* START Supplied material *
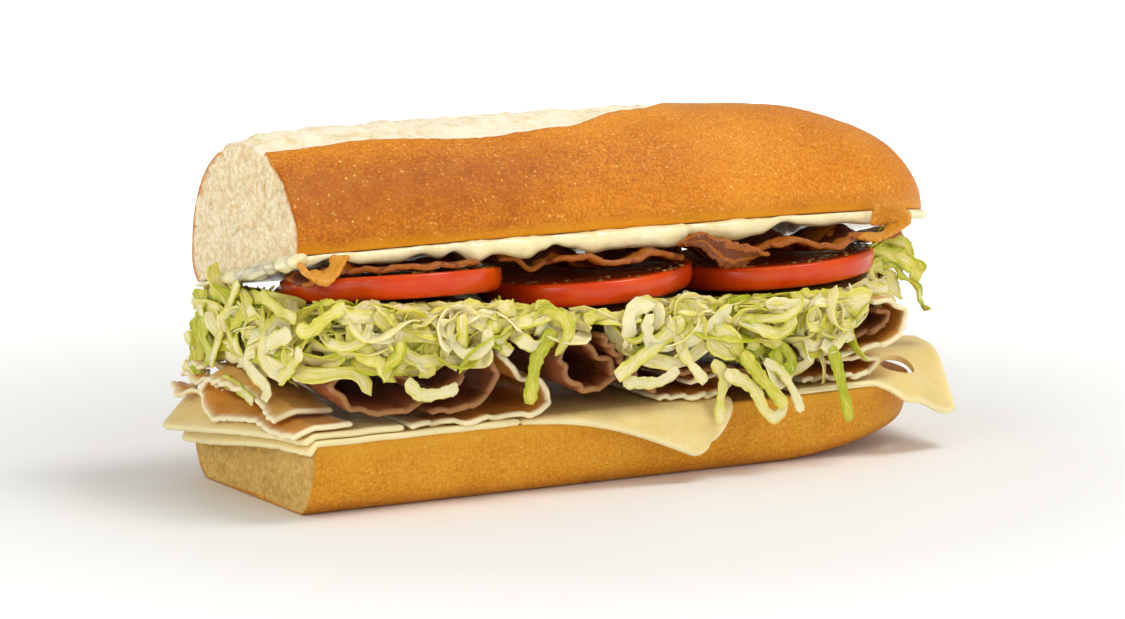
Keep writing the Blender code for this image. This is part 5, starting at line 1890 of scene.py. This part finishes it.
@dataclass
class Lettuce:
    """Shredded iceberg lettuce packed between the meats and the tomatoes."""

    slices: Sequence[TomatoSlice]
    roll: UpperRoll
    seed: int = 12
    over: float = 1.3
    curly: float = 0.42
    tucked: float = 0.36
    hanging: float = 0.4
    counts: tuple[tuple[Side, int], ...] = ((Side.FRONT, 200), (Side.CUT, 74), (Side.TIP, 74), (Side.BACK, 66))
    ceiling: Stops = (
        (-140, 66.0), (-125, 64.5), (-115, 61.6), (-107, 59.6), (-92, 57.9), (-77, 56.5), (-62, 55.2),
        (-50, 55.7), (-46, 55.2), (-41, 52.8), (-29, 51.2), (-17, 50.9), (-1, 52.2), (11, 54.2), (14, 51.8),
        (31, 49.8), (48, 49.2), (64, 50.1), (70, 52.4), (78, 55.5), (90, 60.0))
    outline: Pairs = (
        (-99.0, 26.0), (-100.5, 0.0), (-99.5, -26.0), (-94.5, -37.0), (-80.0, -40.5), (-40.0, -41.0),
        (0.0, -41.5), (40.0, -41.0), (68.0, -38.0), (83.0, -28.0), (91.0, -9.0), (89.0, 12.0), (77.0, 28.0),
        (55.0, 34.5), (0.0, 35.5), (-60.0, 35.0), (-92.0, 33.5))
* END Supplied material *
*The request*. The whole listing above needs to be written out again exactly.

*Solution below*.
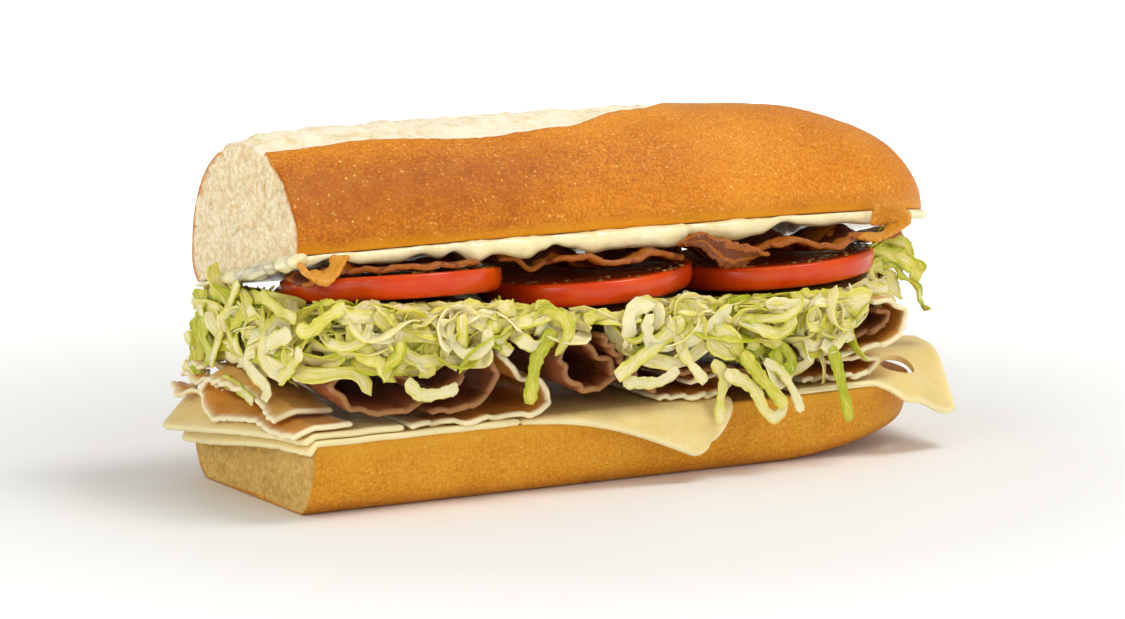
Keep writing the Blender code for this image. This is part 5, starting at line 1890 of scene.py. This part finishes it.
@dataclass
class Lettuce:
    """Shredded iceberg lettuce packed between the meats and the tomatoes."""

    slices: Sequence[TomatoSlice]
    roll: UpperRoll
    seed: int = 12
    over: float = 1.3
    curly: float = 0.42
    tucked: float = 0.36
    hanging: float = 0.4
    counts: tuple[tuple[Side, int], ...] = ((Side.FRONT, 200), (Side.CUT, 74), (Side.TIP, 74), (Side.BACK, 66))
    ceiling: Stops = (
        (-140, 66.0), (-125, 64.5), (-115, 61.6), (-107, 59.6), (-92, 57.9), (-77, 56.5), (-62, 55.2),
        (-50, 55.7), (-46, 55.2), (-41, 52.8), (-29, 51.2), (-17, 50.9), (-1, 52.2), (11, 54.2), (14, 51.8),
        (31, 49.8), (48, 49.2), (64, 50.1), (70, 52.4), (78, 55.5), (90, 60.0))
    outline: Pairs = (
        (-99.0, 26.0), (-100.5, 0.0), (-99.5, -26.0), (-94.5, -37.0), (-80.0, -40.5), (-40.0, -41.0),
        (0.0, -41.5), (40.0, -41.0), (68.0, -38.0), (83.0, -28.0), (91.0, -9.0), (89.0, 12.0), (77.0, 28.0),
        (55.0, 34.5), (0.0, 35.5), (-60.0, 35.0), (-92.0, 33.5))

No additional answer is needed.